The game’s story unfolds nicely, dealing largely with issues involving how strangers treat one another (be that humanely or more often inhumanely) in both settings, in Richard and Alice’s present and in Alice’s past.
While Owl Cave can be commended for telling a mature story about ethics, grief, and loss, though, the gameplay leaves something to be desired. The point-and-click activities are extremely familiar ones, picking up objects, using them on other objects in the environment, or combining objects in your inventory to solve puzzles. The game is by no means trying to do something new with the genre. However, the basics are serviceable. Puzzles are fairly sensible and proceed in a reasonable manner.
The problems really come in largely in the sequences from Alice’s past in which environments are extremely large spaces and involve a lot of backtracking from one screen to the next or from one end of a screen to the next.
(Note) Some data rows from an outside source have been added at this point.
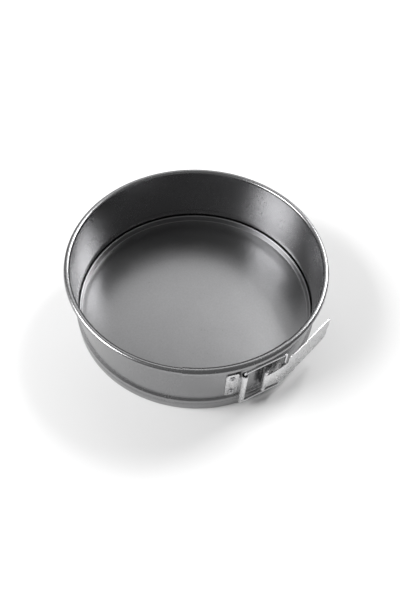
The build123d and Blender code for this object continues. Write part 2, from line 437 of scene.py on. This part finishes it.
def line_object(name, points):
    """An object whose mesh is a run of edges."""
    mesh = bpy.data.meshes.new(name)
    edges = [(index, index + 1) for index in range(len(points) - 1)]
    mesh.from_pydata([tuple(point) for point in points], edges, [])
    made = bpy.data.objects.new(name, mesh)
    bpy.context.scene.collection.objects.link(made)
    return made


class Tree:
    """A geometry node tree with named inputs, made in order from left to right."""

    def __init__(self, name, **inputs):
        self.tree = bpy.data.node_groups.new(name, "GeometryNodeTree")
        face = self.tree.interface
        face.new_socket("Geometry", in_out="INPUT", socket_type="NodeSocketGeometry")
        face.new_socket("Geometry", in_out="OUTPUT", socket_type="NodeSocketGeometry")
        for key, kind in inputs.items():
            face.new_socket(key, in_out="INPUT", socket_type=f"NodeSocket{kind}")
        self.given = self.tree.nodes.new("NodeGroupInput").outputs
        self.result = self.tree.nodes.new("NodeGroupOutput")

    def node(self, kind, settings=None, **inputs):
        """Add a node and return its outputs."""
        made = self.tree.nodes.new(kind)
        for key, value in (settings or {}).items():
            setattr(made, key, value)
        for key, value in inputs.items():
            socket = socket_of(made, key)
            if isinstance(value, bpy.types.NodeSocket):
                self.tree.links.new(value, socket)
            else:
                socket.default_value = value
        return made.outputs

    def maths(self, operation, first, second):
        return self.node("ShaderNodeMath", {"operation": operation}, i0=first, i1=second)[0]

    def end(self, geometry):
        """Close the tree with smooth faces, real geometry and a material."""
        smooth = self.node("GeometryNodeSetShadeSmooth", Geometry=geometry)[0]
        real = self.node("GeometryNodeRealizeInstances", Geometry=smooth)[0]
        done = self.node(
            "GeometryNodeSetMaterial", Geometry=real, Material=self.given["Finish"]
        )[0]
        self.tree.links.new(done, self.result.inputs[0])
        return self.tree


def turned_tree():
    """Turn a section, drawn as radius and height, from one angle to another about Z."""
    build = Tree("turned_sheet", From="Float", To="Float", Rows="Int", Finish="Material")
    given = build.given
    count = build.node(
        "GeometryNodeAttributeDomainSize", {"component": "MESH"}, Geometry=given["Geometry"]
    )["Point Count"]
    last = build.maths("SUBTRACT", count, 1)
    grid = build.node(
        "GeometryNodeMeshGrid", Size_X=last, Size_Y=1.0, Vertices_X=count, Vertices_Y=given["Rows"]
    )[0]
    cell = build.node("ShaderNodeSeparateXYZ", Vector=build.node("GeometryNodeInputPosition")[0])
    index = build.maths("ROUND", build.maths("ADD", cell[0], build.maths("MULTIPLY", last, 0.5)), 0)
    angle = build.node(
        "ShaderNodeMapRange", Value=cell[1], From_Min=-0.5, From_Max=0.5,
        To_Min=given["From"], To_Max=given["To"],
    )[0]
    drawn = build.node(
        "GeometryNodeSampleIndex", {"data_type": "FLOAT_VECTOR", "domain": "POINT"},
        Geometry=given["Geometry"], Value=build.node("GeometryNodeInputPosition")[0], Index=index,
    )[0]
    turned = build.node(
        "ShaderNodeVectorRotate", {"rotation_type": "Z_AXIS"}, Vector=drawn, Angle=angle
    )[0]
    placed = build.node("GeometryNodeSetPosition", Geometry=grid, Position=turned)[0]
    closed = build.node("GeometryNodeMergeByDistance", Geometry=placed, Distance=1e-6)[0]
    return build.end(closed)


def wire_tree():
    """Bend a run of straight lines into round wire."""
    build = Tree("bent_wire", Radius="Float", Bend="Float", Finish="Material")
    given = build.given
    line = build.node("GeometryNodeMeshToCurve", Mesh=given["Geometry"])[0]
    bent = build.node(
        "GeometryNodeFilletCurve", {"mode": "POLY"}, Curve=line, Count=12, Radius=given["Bend"]
    )[0]
    ring = build.node("GeometryNodeCurvePrimitiveCircle", Resolution=28, Radius=given["Radius"])[0]
    wire = build.node(
        "GeometryNodeCurveToMesh", Curve=bent, Profile_Curve=ring, Fill_Caps=True
    )[0]
    return build.end(wire)


def rivet_tree():
    """Set a rivet on each point, facing out from the axis of the pan."""
    build = Tree("set_rivets", Rivet="Object", Finish="Material")
    given = build.given
    place = build.node("ShaderNodeSeparateXYZ", Vector=build.node("GeometryNodeInputPosition")[0])
    outward = build.node("ShaderNodeCombineXYZ", X=place[0], Y=place[1])[0]
    turn = build.node(
        "FunctionNodeAlignRotationToVector", {"axis": "Z"}, Vector=outward
    )[0]
    rivet = build.node("GeometryNodeObjectInfo", Object=given["Rivet"])["Geometry"]
    set_out = build.node(
        "GeometryNodeInstanceOnPoints", Points=given["Geometry"], Instance=rivet, Rotation=turn
    )[0]
    return build.end(set_out)


def add_nodes(piece, tree, **values):
    """Give a piece a geometry node modifier and set its inputs by identifier."""
    modifier = piece.modifiers.new(tree.name, "NODES")
    modifier.node_group = tree
    for item in tree.interface.items_tree:
        if item.in_out == "INPUT" and item.name in values:
            modifier[item.identifier] = values[item.name]
    return modifier


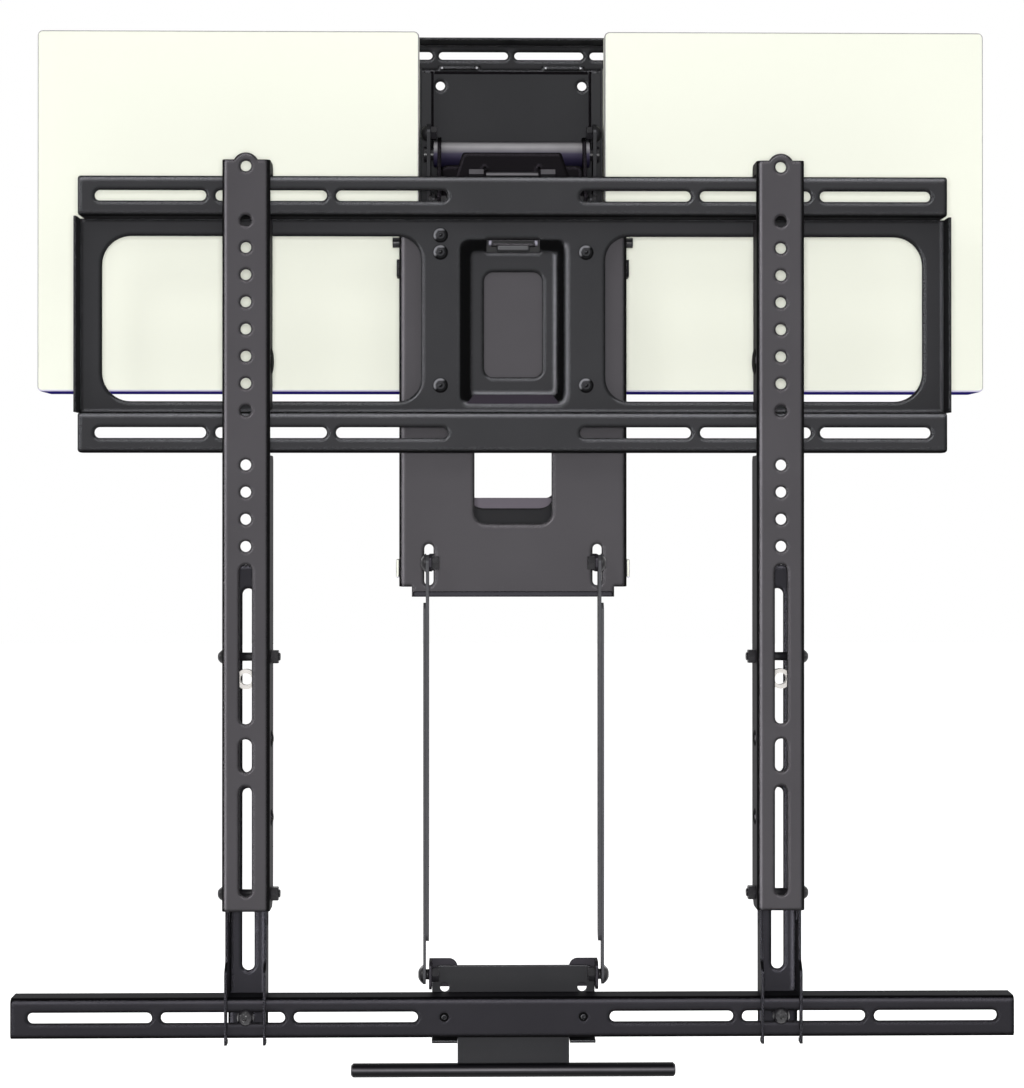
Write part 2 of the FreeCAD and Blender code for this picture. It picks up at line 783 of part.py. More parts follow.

Alice’s movement speed as she treks the frozen wasteland is very, very slow, making the constant backtracking a terrible chore (especially since there are not too many new things to look at in each location). The pacing of puzzle solving interferes with why a player is really here, which is to see how the story unfolds and what the connection is between these two seemingly very different individuals.
Put quite simply, if you want to follow a well told story about man’s inhumanity to man that asks questions about whether liberty or security is more valuable in human life, you may want to check out Richard & Alice. However, you will have to put up with the game itself as it sometimes struggles to push forward to get at the interesting themes that the game wishes to grapple with.